4) \( x^{2}+\ln (x+y)=1: \) \( \begin{array}{llll}\text { (A) }-2(x+y) & \text { (B) }-2 x(x+y) & \text { (C) }-2 x^{2}-2 y-1 & \text { (D) }-2 x(x+y)-1\end{array} \)

To find the derivative of the equation \( x^{2} + \ln(x+y) = 1 \) with respect to \( x \), we will use implicit differentiation. 1. Differentiate both sides of the equation with respect to \( x \): \[ \frac{d}{dx}(x^2) + \frac{d}{dx}(\ln(x+y)) = \frac{d}{dx}(1) \] 2. The derivative of \( x^2 \) is \( 2x \). 3. For \( \ln(x+y) \), we use the chain rule: \[ \frac{d}{dx}(\ln(x+y)) = \frac{1}{x+y} \cdot \frac{d}{dx}(x+y) = \frac{1}{x+y} \cdot \left(1 + \frac{dy}{dx}\right) \] 4. The derivative of the right side (which is a constant) is \( 0 \).
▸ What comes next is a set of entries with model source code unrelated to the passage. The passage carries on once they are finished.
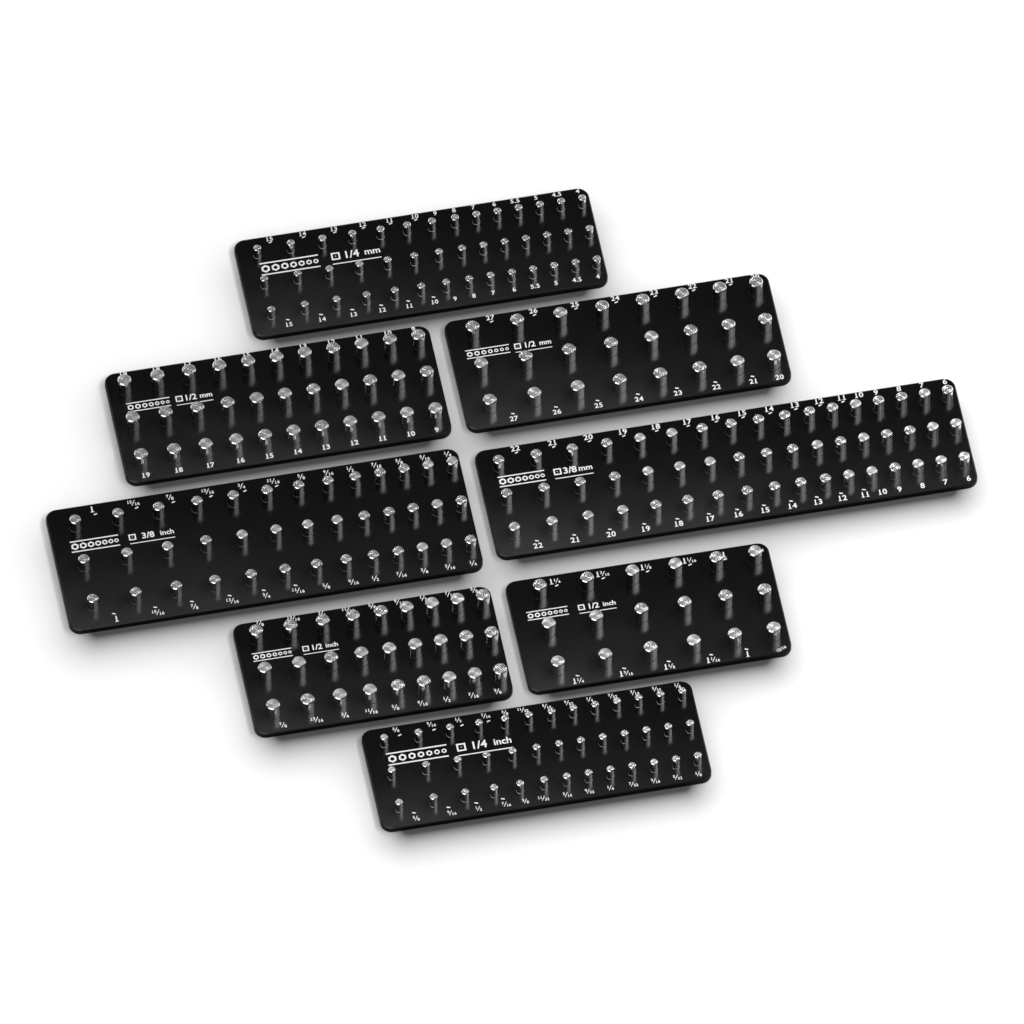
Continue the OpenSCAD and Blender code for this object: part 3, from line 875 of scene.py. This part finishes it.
# %% Soft boxes
def softbox(name, azimuth, elevation, distance, width, height, power):
    """A rectangular lamp that looks at the set. Azimuth 0 is in front, 90 at the right."""
    a, e = math.radians(azimuth), math.radians(elevation)
    towards = Vector((math.sin(a) * math.cos(e), -math.cos(a) * math.cos(e), math.sin(e)))
    lamp = bpy.data.lights.new(name, "AREA")
    lamp.shape, lamp.size, lamp.size_y, lamp.energy = "RECTANGLE", width, height, power
    box = bpy.data.objects.new(name, lamp)
    box.location = distance * towards
    box.rotation_euler = towards.to_track_quat("Z", "Y").to_euler()
    box.visible_camera = False
    bpy.context.scene.collection.objects.link(box)


softbox("key_box", 85, 54.5, 2.0, 2.2, 0.4, 30)
softbox("side_box", 28, 55, 2.0, 1.0, 0.3, 8)
softbox("top_box", 0, 81, 2.0, 1.4, 0.7, 8)
softbox("left_box", -45, 32, 2.0, 2.6, 0.45, 10)
softbox("rear_box", 169, 57, 2.0, 2.8, 1.6, 2.8)

# %% [markdown]
# ## The room
# The room is dark, so that the plates stay black, with one exception: what sees it directly, and
# what mirrors its lowest few degrees, finds it as white as the floor that it meets.

# %% Room
HORIZON = 0.2
world = bpy.data.worlds.new("studio")
world.use_nodes = True
world.node_tree.nodes.clear()
bench = Wire(world.node_tree)
height = bench.node("SeparateXYZ", {}, {0: bench.node("TexCoord", output=0)}, output=2)
mirrored = bench.node("LightPath", output=3) + bench.node("LightPath", output=6)
low_down = bench.math("LESS_THAN", height, HORIZON)
white = bench.math("MAXIMUM", bench.node("LightPath"), mirrored * low_down)
dark_room = bench.node("Background", {}, {"Color": (0.02, 0.02, 0.02, 1)})
white_room = bench.node("Background", {}, {"Color": (1, 1, 1, 1)})
both = bench.node("MixShader", {}, {0: white, 1: dark_room, 2: white_room})
bench.node("OutputWorld", {}, {"Surface": both})
bpy.context.scene.world = world
print("nodes in the room:", len(bench.tree.nodes))

# %% [markdown]
# ## Camera
# The set is seen from the front, a little from the left, and from above. The sides of the trays
# stay parallel, which means a very long lens from far away. An orthographic camera would also do,
# but a lens of a metre looks the same and keeps a true place for the camera.

# %% Aim the camera
VIEW_AZIMUTH, VIEW_ELEVATION = -10.85, 54.5
LENS = 1000
PX_PER_MM = 1.2
FRAME_PX = 1024
SENSOR = 36
a, e = math.radians(VIEW_AZIMUTH), math.radians(VIEW_ELEVATION)
back = Vector((math.sin(a) * math.cos(e), -math.cos(a) * math.cos(e), math.sin(e)))
lens = bpy.data.cameras.new("camera")
lens.lens, lens.sensor_width, lens.clip_end = LENS, SENSOR, 100
camera = bpy.data.objects.new("camera", lens)
aim = Vector((-2.8, -10.8, 6.35)) * MM
camera.location = aim + back * (FRAME_PX / PX_PER_MM * LENS / SENSOR * MM)
camera.rotation_euler = back.to_track_quat("Z", "Y").to_euler()
bpy.context.scene.collection.objects.link(camera)
bpy.context.scene.camera = camera
bpy.context.scene.view_settings.view_transform = "Standard"
print("camera stands", round(camera.location.length, 2), "m away")
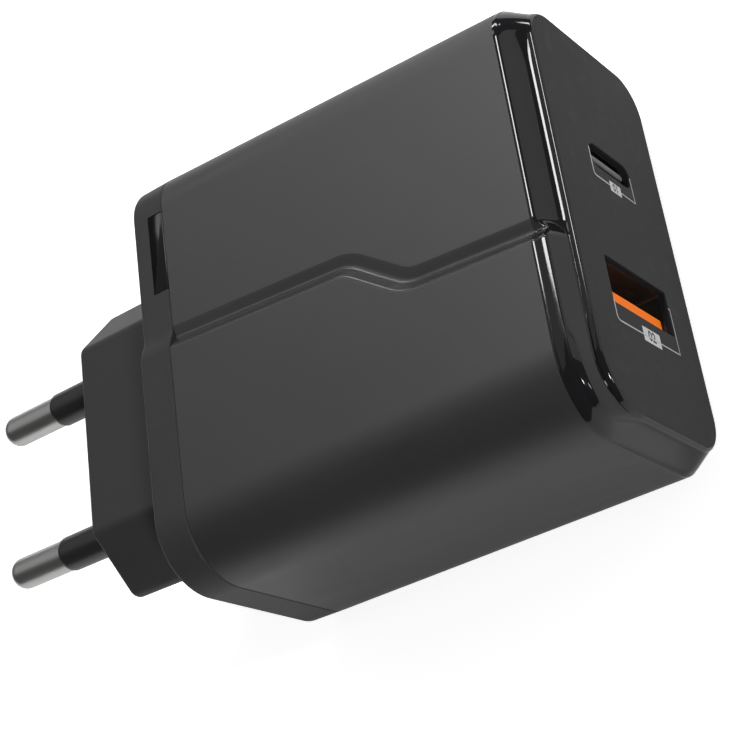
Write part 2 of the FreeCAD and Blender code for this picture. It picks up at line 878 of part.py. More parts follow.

Putting it all together, we have: \[ 2x + \frac{1 + \frac{dy}{dx}}{x+y} = 0 \] 5. Now, we can solve for \( \frac{dy}{dx} \): \[ 2x + \frac{1 + \frac{dy}{dx}}{x+y} = 0 \] Multiply through by \( x+y \) to eliminate the fraction: \[ 2x(x+y) + 1 + \frac{dy}{dx} = 0 \] 6. Rearranging gives: \[ \frac{dy}{dx} = -2x(x+y) - 1 \] Thus, the derivative \( \frac{dy}{dx} \) is: \[ \frac{dy}{dx} = -2x(x+y) - 1 \] Looking at the options provided, the correct answer is: \[ \text{(D) } -2x(x+y) - 1 \]